There’s a fascinating article on BBC News today, about a really interesting study that proposes that an internal mechanism in the Arabidopsis thaliana plant (which is used widely in scientific experiments as a model organism) regulates starch consumption in the absence of sunlight in a way that requires the plants to be able to mathematically “divide” the numbers of two different types of cells. Now I’m not a botanist and I can’t say whether the result is correct, but I do take issue with the claim that “They’re actually doing maths in a simple, chemical way”. The last quote from the article is more accurate: “This is not evidence for plant intelligence. It simply suggests that plants have a mechanism designed to automatically regulate how fast they burn carbohydrates at night. Plants don’t do maths voluntarily and with a purpose in mind like we do.”
All sorts of natural processes can be modelled using mathematics – so, for instance, Fibonacci patterns appear in a variety of plants in the operation of phyllotaxis (the arrangement of leaves on stems). We don’t say that these plants ‘do math’. And the same principle applies above to the new finding above. It’s incredibly cool that these mathematical patterns emerge, and it’s a very interesting question why they emerge biochemically. But that raises an even more interesting question: what do we mean when we say that humans ‘do math’?

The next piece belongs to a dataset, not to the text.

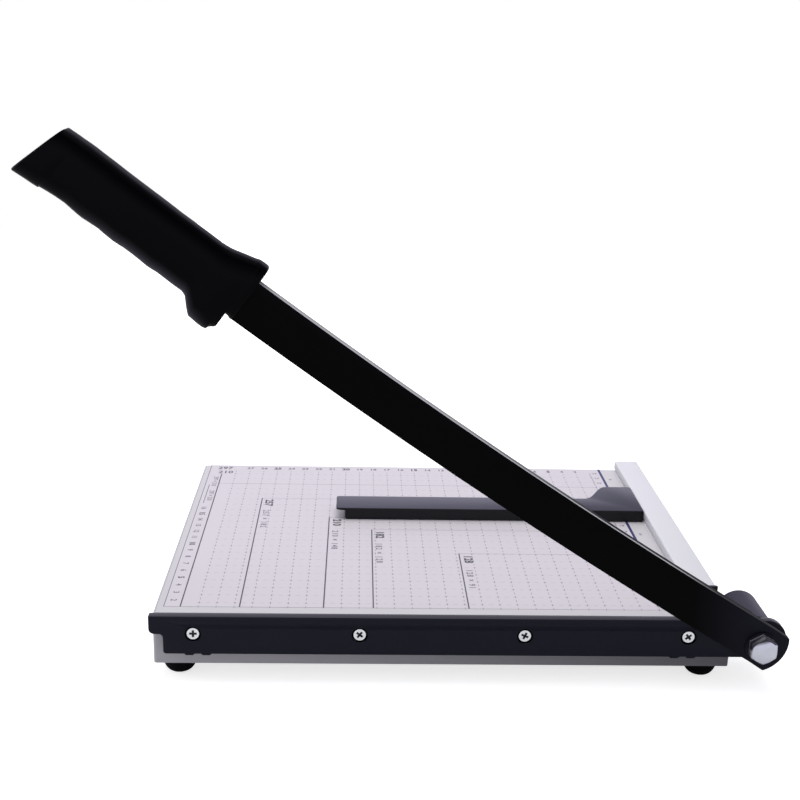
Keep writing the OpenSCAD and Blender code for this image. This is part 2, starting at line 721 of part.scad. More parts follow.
module grip_skin() {
    n = len(grip_shares);
    m = grip_ring_count;
    points = [for (i = [0:n - 1], k = [0:m - 1]) grip_point(i, k)];
    faces = concat([for (k = [1:m - 2]) [0, k, k + 1]],
        [for (k = [1:m - 2]) [(n - 1) * m, (n - 1) * m + k + 1, (n - 1) * m + k]],
        [for (i = [0:n - 2], k = [0:m - 1]) [i * m + k, (i + 1) * m + k, i * m + (k + 1) % m]],
        [for (i = [0:n - 2], k = [0:m - 1])
            [i * m + (k + 1) % m, (i + 1) * m + k, (i + 1) * m + (k + 1) % m]]);
    polyhedron(points, faces);
}

module handle_grip() {
    back_y = arm_mid_y + grip_w / 2;
    color("#111113") on_arm() difference() {
        grip_skin();
        translate([-arm_len - tang_len - fit_play, arm_front_y - fit_play, arm_lift - tang_w / 2 - fit_play])
            cube([tang_len + fit_play + over, arm_t + 2 * fit_play, tang_w + 2 * fit_play]);
        for (k = [0:len(grip_screw_shares) - 1]) translate([grip_screw_x(k), 0, arm_lift]) {
            rod_y(arm_back_y - over, back_y - arm_back_y, grip_screw_r + fit_play);
            rod_y(back_y - grip_bore_depth, grip_bore_depth + over, grip_head_r + fit_play);
        }
    }
}

module grip_screws() {
    head_y = arm_mid_y + grip_w / 2 - grip_bore_depth;
    color("silver") on_arm() for (k = [0:len(grip_screw_shares) - 1])
        translate([grip_screw_x(k), 0, arm_lift]) difference() {
            union() {
                rod_y(arm_back_y - grip_screw_grab, head_y - arm_back_y + grip_screw_grab, grip_screw_r);
                rod_y(head_y, grip_head_t, grip_head_r);
            }
            translate([0, 2 * head_y + grip_head_t, 0]) mirror([0, 1, 0]) cross_cut(head_y, grip_cross_turn);
        }
}

// Plan of the guide: a bar that widens in a smooth shoulder to its head
module guide_plan(left_x) {
    shoulder = guide_head_w * (1 - guide_flat_share);
    polygon(concat(arc(guide_x - guide_end_r, guide_y + guide_end_r, guide_end_r, 270, 360, corner_steps),
        [[guide_x, guide_y + guide_head_d]],
        [for (i = [0:guide_steps]) [guide_x - guide_head_w * guide_flat_share - shoulder * i / guide_steps,
            guide_y + guide_bar_d + (guide_head_d - guide_bar_d) * (1 + cos(180 * i / guide_steps)) / 2]],
        arc(left_x + guide_end_r, guide_y + guide_bar_d - guide_end_r, guide_end_r, 90, 180, corner_steps),
        arc(left_x + guide_end_r, guide_y + guide_end_r, guide_end_r, 180, 270, corner_steps)));
}

module paper_guide() {
    color("#1c1c1f") difference() {
        union() {
            translate([0, 0, guide_h - guide_plate_t]) linear_extrude(guide_plate_t)
                guide_plan(guide_left_x);
            translate([0, 0, guide_lift]) linear_extrude(guide_h - guide_lift - guide_plate_t / 2)
                guide_plan(guide_left_x + guide_over);
        }
        translate([guide_x - tongue_tab - fit_play, tongue_y - fit_play, guide_lift - over])
            cube([tongue_tab + fit_play + over, tongue_len + 2 * fit_play,
                tongue_z + tongue_t - guide_lift + over]);
        for (s = [-1, 1]) translate([guide_x - tongue_screw_inset,
            tongue_y + tongue_len / 2 + s * tongue_len / 3, tongue_z])
            cylinder(h = tongue_screw_len + fit_play, r = tongue_screw_r + fit_play);
    }
}

module guide_tongue() {
    color("#9a9aa2") difference() {
        translate([guide_x - tongue_tab, tongue_y, tongue_z])
            cube([tongue_tab + guide_gap + tongue_in, tongue_len, tongue_t]);
        for (s = [-1, 1]) translate([guide_x - tongue_screw_inset,
            tongue_y + tongue_len / 2 + s * tongue_len / 3, tongue_z]) {
            translate([0, 0, -over]) cylinder(h = tongue_t + 2 * over, r = tongue_screw_r + fit_play);
            cylinder(h = tongue_head_t, r1 = tongue_head_r + fit_play,
                r2 = tongue_screw_r + fit_play);
        }
    }
}

module tongue_screws() {
    color("silver") for (s = [-1, 1]) translate([guide_x - tongue_screw_inset,
        tongue_y + tongue_len / 2 + s * tongue_len / 3, tongue_z]) {
        cylinder(h = tongue_screw_len, r = tongue_screw_r);
        cylinder(h = tongue_head_t, r1 = tongue_head_r, r2 = tongue_screw_r);
    }
}

base_tray();
grid_sheet();
cutting_bar();
bar_screws();
bar_nuts();
foot(-1, -1);  // foot_front_left
foot(1, -1);  // foot_front_right
foot(-1, 1);  // foot_rear_left
foot(1, 1);  // foot_rear_right
foot_screws();
fence();
fence_cap();
fence_screws();
pivot_bolt();
head_washer();
spacer_washer();
spring_seat();
pivot_spring();
nut_washer();
pivot_nut();
pivot_cover();
arm_bar();
blade();
blade_screws();
handle_grip();
grip_screws();
paper_guide();
guide_tongue();
tongue_screws();
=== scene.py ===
# %% [markdown]
# # A guillotine paper cutter, dressed for its photograph
# The solids come from the CAD model and already have their true size and place.
# This lesson gives them finishes, softens the edges that catch light, models
# the moulded grip, and prints the rulers on the board.

import json
import math

import bmesh
import bpy
from mathutils import Matrix, Vector


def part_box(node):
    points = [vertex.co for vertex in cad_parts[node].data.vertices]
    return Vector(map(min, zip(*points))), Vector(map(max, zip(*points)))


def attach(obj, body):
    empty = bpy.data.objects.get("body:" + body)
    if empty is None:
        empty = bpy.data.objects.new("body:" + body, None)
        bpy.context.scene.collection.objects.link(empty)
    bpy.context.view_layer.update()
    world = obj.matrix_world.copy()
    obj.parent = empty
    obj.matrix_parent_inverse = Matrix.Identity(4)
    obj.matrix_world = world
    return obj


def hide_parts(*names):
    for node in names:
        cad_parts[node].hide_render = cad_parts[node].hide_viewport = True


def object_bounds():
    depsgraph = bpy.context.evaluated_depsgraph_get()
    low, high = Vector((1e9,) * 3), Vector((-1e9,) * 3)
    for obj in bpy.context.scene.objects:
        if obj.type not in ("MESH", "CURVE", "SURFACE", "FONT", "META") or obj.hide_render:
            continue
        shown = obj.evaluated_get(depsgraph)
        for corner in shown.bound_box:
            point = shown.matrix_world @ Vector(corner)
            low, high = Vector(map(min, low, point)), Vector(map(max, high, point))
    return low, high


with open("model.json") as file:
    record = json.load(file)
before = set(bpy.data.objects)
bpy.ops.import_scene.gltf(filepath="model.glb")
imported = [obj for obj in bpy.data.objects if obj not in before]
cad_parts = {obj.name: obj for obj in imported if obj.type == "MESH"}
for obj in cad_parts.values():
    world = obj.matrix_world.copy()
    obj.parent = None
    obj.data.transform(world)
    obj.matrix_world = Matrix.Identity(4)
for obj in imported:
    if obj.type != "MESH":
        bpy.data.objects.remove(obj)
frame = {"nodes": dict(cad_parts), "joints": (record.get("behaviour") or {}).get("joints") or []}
cad_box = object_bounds()
nodes = frame["nodes"]
print("nodes:", len(nodes), "box:", [[round(c, 4) for c in corner] for corner in cad_box])

# %% [markdown]
# ## The camera
# The camera was fitted to the printed 10 mm grid and the size lines, so it is
# given as plain numbers: a place, three angles and a focal length in pixels
# of an 800 pixel frame. Building its matrix from the three view directions
# keeps the roll exact, where Euler angles would hide it.

# %% Camera from the fitted view
CAMERA_PLACE = Vector((-0.051257, -0.741334, 0.310762))
YAW, PITCH, ROLL = 0.0372356, 0.2914761, 0.0244829
FOCAL_PIXELS, FRAME_PIXELS, SENSOR_MM = 1228.70, 800, 36.0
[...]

Humans are organisms and thus part of the physical world, and so lots of the things they do unconsciously or without explicit reflection can thus be modelled mathematically. But this is not the same as saying that all humans do mathematics. This seems to be what is being suggested in the last quotation: that ‘doing math’ involves conscious, explicit, purposeful reflection on the mathematical aspects of reality. Being able to throw a curveball is not ‘doing mathematics’; being able to model the trajectory of a curveball is. And the overlap between the sets of humans able to do each task is minimal.
Let me give another example related to the plant study above. A child has a pile of 23 candies and wants to divide it among some gathered group of five kids including herself. She starts to her right giving one candy to each friend, continuing to pass them out until they’re all gone. When the process is complete, each child will have 4 candies and the three to the right of the distributor will have 5 each. We could, if we wished to, define ‘division’ as ‘the process of dividing up a group of objects among another group’ and then say ‘thus, the kids are dividing 23 by 5 and getting 4 with a remainder of 3’. But I think most of us would be reluctant to argue that the first child understands division, or knows how to divide. Even though distributing the candy is a conscious decision, and even though it requires some general process (one candy to one child), it does not require that the child be able to do mathematics.
For the same reason, I sometimes have some skepticism when my colleagues in ethnomathematics describe the mathematics of some human activity in terms of fractal geometry or the Fibonacci series. It is, of course, possible that people have some awareness of the processes behind their activities, and ethnographically, when they can talk about that, it is very interesting. For instance, if the child above says “Well, I know I have 23 candies and so they won’t go evenly, so there are going to be some left over at the end,” then we do indeed know that the child has some explicit knowledge of division. I worry, in fact, that because so many natural processes result in such sequences, that we confuse the result with the conscious awareness of the process. In doing so, we fail to investigate the explicit mathematical knowledge that humans do actually encode in all sorts of things they do, and we falsely attribute a sort of explicit consciousness to activities that have no explicitness underlying them (in humans, animals, plants, and even in nonliving things).
Would you say that the the weaver of a piece of Tellem fabric or of a Chitimatcha basket were “doing math,” even if they didn’t call it such?
It’s a really interesting question. I’d argue that we don’t know the answer automatically just from the fact that we can discern a pattern in it. What we need to do is figure out what the makers know about the patterns they are creating – what kinds of knowledge are involved – before we could make those kinds of judgements. It’s not about what they call it – obviously ‘mathematics’ as a category is Western-centered – but about the forms of explicit knowledge and ways to manipulate the world that are entailed.
To clarify a bit more: basically my point in the last paragraph of the original post is that if you just look and say “Ooh, a Fibonacci sequence!” you’re actually not saying very much, since these sorts of patterns can emerge in completely non-sentient entities including non-living things. So to do good ethnomathematics, you need to be especially attentive to what people actually know and say (i.e., the cultural knowledge about the patterns and their creation), not the patterns themselves.